* Records to use *
=-=-=-=-=

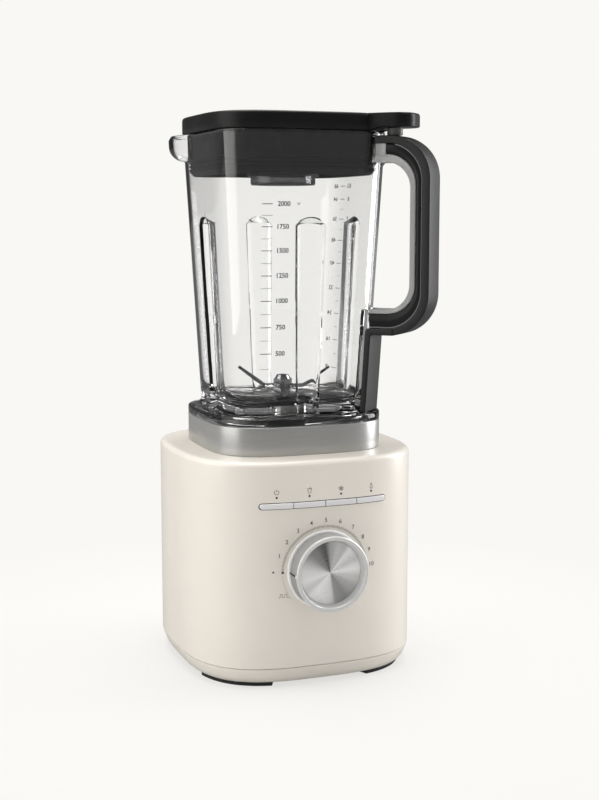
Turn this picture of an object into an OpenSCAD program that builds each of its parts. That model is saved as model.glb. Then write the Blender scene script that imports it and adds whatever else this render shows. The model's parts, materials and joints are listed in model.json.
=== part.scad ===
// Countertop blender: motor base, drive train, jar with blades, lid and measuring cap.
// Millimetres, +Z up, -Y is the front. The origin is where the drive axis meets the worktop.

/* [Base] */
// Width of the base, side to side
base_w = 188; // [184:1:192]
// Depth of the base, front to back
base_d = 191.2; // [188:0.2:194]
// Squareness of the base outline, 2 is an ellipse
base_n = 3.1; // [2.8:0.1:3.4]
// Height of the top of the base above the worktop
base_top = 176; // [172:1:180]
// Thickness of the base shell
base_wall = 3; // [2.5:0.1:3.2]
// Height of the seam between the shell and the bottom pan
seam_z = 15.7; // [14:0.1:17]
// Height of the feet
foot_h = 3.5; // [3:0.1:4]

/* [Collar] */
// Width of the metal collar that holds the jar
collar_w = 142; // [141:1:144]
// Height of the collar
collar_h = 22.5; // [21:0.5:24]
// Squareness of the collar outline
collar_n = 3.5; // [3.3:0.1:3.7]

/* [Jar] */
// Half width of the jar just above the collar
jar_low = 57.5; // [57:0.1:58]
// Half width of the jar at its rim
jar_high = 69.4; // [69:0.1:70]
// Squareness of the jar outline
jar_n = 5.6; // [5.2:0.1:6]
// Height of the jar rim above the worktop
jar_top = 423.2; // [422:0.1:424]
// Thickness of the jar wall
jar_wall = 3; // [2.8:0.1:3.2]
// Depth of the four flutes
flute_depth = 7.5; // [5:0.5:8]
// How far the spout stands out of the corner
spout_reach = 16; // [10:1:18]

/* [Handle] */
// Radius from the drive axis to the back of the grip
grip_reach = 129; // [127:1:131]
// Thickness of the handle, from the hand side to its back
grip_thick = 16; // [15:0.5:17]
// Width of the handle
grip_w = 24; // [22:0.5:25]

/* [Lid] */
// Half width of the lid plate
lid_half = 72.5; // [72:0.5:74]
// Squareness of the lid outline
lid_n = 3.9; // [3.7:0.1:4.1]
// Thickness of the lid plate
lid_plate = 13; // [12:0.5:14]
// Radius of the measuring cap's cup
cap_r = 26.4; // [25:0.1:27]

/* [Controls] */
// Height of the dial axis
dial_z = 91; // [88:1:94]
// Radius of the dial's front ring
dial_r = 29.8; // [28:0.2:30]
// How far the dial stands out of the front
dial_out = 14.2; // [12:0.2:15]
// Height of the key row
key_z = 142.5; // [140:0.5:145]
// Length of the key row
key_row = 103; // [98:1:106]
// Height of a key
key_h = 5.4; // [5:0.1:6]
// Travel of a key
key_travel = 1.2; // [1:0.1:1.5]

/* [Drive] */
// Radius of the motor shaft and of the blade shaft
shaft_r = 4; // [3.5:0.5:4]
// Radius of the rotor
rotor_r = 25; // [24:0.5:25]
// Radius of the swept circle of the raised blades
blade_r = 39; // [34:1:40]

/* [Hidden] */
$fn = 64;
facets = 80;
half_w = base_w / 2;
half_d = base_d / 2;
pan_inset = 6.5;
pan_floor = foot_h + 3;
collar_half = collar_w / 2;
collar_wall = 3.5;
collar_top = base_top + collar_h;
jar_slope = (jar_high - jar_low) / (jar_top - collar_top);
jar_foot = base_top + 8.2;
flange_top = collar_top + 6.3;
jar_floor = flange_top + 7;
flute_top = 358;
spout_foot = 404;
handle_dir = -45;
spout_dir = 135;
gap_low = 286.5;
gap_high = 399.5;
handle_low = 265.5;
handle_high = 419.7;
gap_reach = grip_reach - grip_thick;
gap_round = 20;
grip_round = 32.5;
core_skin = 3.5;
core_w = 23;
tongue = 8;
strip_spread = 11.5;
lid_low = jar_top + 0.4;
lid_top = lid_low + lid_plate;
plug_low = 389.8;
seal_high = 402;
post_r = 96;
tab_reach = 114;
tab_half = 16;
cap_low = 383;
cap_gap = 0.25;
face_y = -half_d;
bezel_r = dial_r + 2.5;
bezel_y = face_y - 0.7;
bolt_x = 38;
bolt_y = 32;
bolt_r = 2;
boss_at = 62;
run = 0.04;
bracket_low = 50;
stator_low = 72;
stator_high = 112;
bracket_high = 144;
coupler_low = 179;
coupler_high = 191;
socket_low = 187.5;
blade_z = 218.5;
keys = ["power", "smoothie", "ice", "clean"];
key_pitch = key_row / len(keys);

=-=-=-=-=

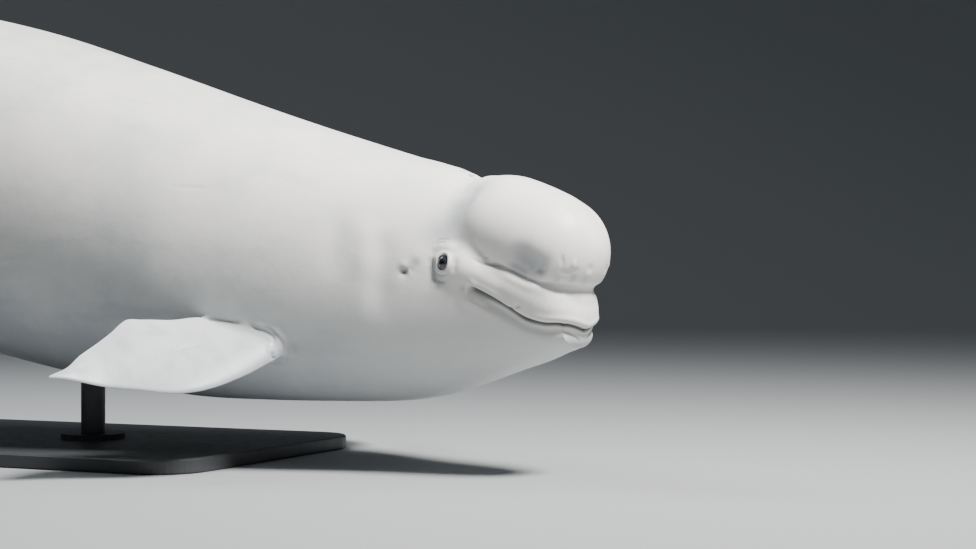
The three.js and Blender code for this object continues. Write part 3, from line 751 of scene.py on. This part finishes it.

=-=-=-=-=

* Exercise details *
Starting at the line that contains "Turn this picture" and ending at the line that contains "meets the worktop.", repeat each line exactly, both ends included, and nothing else.

* Exercise answer *
Turn this picture of an object into an OpenSCAD program that builds each of its parts. That model is saved as model.glb. Then write the Blender scene script that imports it and adds whatever else this render shows. The model's parts, materials and joints are listed in model.json.
=== part.scad ===
// Countertop blender: motor base, drive train, jar with blades, lid and measuring cap.
// Millimetres, +Z up, -Y is the front. The origin is where the drive axis meets the worktop.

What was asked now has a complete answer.